[begin GIVEN DATA]

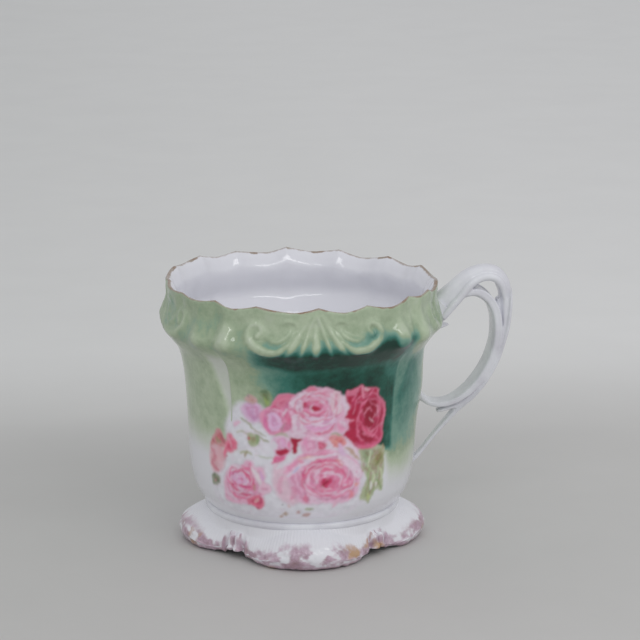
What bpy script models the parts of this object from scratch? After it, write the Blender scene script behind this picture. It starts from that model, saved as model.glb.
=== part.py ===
"""A porcelain shaving mug with a moulded collar, a four-lobed foot and an openwork handle.

Metres, +Z up. The table is z = 0, and the origin is the middle of the bounding box on the table. The mug's own
axis stands at AXIS_X, the handle reaches along +X, and the decorated side faces -Y. Body and foot have four equal
panels, centred on the handle's side and each quarter turn from it, with a corner between each two.
"""

import math

import bmesh
import bpy
from mathutils import Vector

MM = 0.001

# Driving dimensions, in millimetres.
RIM_HEIGHT = 89.0
BULGE_RADIUS = 48.1  # the widest ring of the moulded collar
HANDLE_REACH = 72.0  # from the mug's axis to the handle's outermost point
WALL = 3.1
FLOOR_TOP = 16.2
BODY_BOTTOM = 12.6
FOOT_TOP = 10.7
FOOT_RADIUS = 41.2
GAP = 0.3  # between neighbouring pieces
SLIP = 1.2  # thickness of the slip pads at the handle's three ends
AXIS_X = (BULGE_RADIUS - HANDLE_REACH) / 2

TURN_STEPS = 64
PANEL = math.pi / 2  # the angle that each of the four panels takes

# Outer outline of the body, rim to base: radius and height.
OUTER_KEYS = [
    (46.2, RIM_HEIGHT - 0.5),
    (45.3, 82.8),
    (47.2, 78.0),
    (BULGE_RADIUS, 74.7),
    (45.2, 69.5),
    (41.8, 65.0),
    (39.6, 56.5),
    (38.4, 46.0),
    (38.2, 25.0),
    (37.2, 18.0),
    (35.2, 14.3),
    (33.4, BODY_BOTTOM),
]
# Foot at a lobe's middle, from its inner top edge down its inside, round the rolled lip and up its outside.
FOOT_INSIDE_KEYS = [(29.5, FOOT_TOP - 0.2), (30.0, 8.4), (34.2, 6.6), (36.8, 3.6), (37.4, 0.9)]
FOOT_OUTSIDE_KEYS = [(40.7, 0.7), (FOOT_RADIUS, 2.6), (40.9, 4.8), (39.8, 6.8), (37.2, 8.8), (33.4, FOOT_TOP)]
FOOT_CONTACT = (37.9, 40.0)  # inner and outer radius of the flat that stands on the table
LOBE_CENTRE = 20.0  # from the axis to the middle of a lobe's circle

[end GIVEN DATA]

PROMPT
Copy out all of the data exactly, leaving nothing out.

TASK OUTPUT
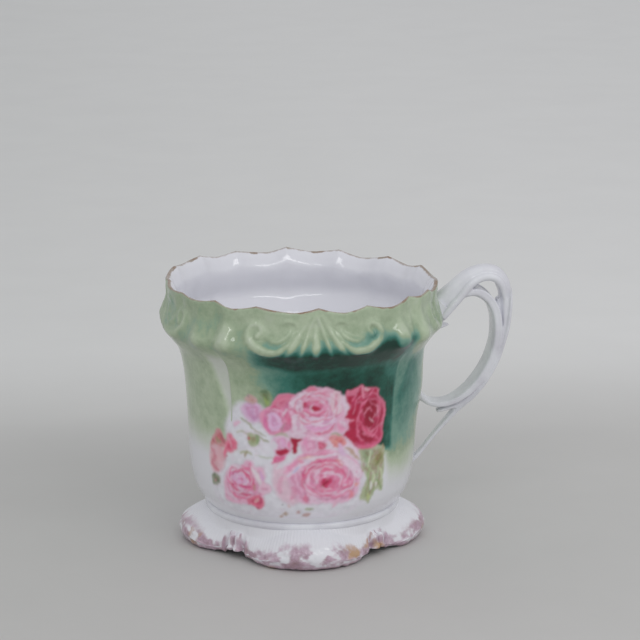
What bpy script models the parts of this object from scratch? After it, write the Blender scene script behind this picture. It starts from that model, saved as model.glb.
=== part.py ===
"""A porcelain shaving mug with a moulded collar, a four-lobed foot and an openwork handle.

Metres, +Z up. The table is z = 0, and the origin is the middle of the bounding box on the table. The mug's own
axis stands at AXIS_X, the handle reaches along +X, and the decorated side faces -Y. Body and foot have four equal
panels, centred on the handle's side and each quarter turn from it, with a corner between each two.
"""

import math

import bmesh
import bpy
from mathutils import Vector

MM = 0.001

# Driving dimensions, in millimetres.
RIM_HEIGHT = 89.0
BULGE_RADIUS = 48.1  # the widest ring of the moulded collar
HANDLE_REACH = 72.0  # from the mug's axis to the handle's outermost point
WALL = 3.1
FLOOR_TOP = 16.2
BODY_BOTTOM = 12.6
FOOT_TOP = 10.7
FOOT_RADIUS = 41.2
GAP = 0.3  # between neighbouring pieces
SLIP = 1.2  # thickness of the slip pads at the handle's three ends
AXIS_X = (BULGE_RADIUS - HANDLE_REACH) / 2

TURN_STEPS = 64
PANEL = math.pi / 2  # the angle that each of the four panels takes

# Outer outline of the body, rim to base: radius and height.
OUTER_KEYS = [
    (46.2, RIM_HEIGHT - 0.5),
    (45.3, 82.8),
    (47.2, 78.0),
    (BULGE_RADIUS, 74.7),
    (45.2, 69.5),
    (41.8, 65.0),
    (39.6, 56.5),
    (38.4, 46.0),
    (38.2, 25.0),
    (37.2, 18.0),
    (35.2, 14.3),
    (33.4, BODY_BOTTOM),
]
# Foot at a lobe's middle, from its inner top edge down its inside, round the rolled lip and up its outside.
FOOT_INSIDE_KEYS = [(29.5, FOOT_TOP - 0.2), (30.0, 8.4), (34.2, 6.6), (36.8, 3.6), (37.4, 0.9)]
FOOT_OUTSIDE_KEYS = [(40.7, 0.7), (FOOT_RADIUS, 2.6), (40.9, 4.8), (39.8, 6.8), (37.2, 8.8), (33.4, FOOT_TOP)]
FOOT_CONTACT = (37.9, 40.0)  # inner and outer radius of the flat that stands on the table
LOBE_CENTRE = 20.0  # from the axis to the middle of a lobe's circle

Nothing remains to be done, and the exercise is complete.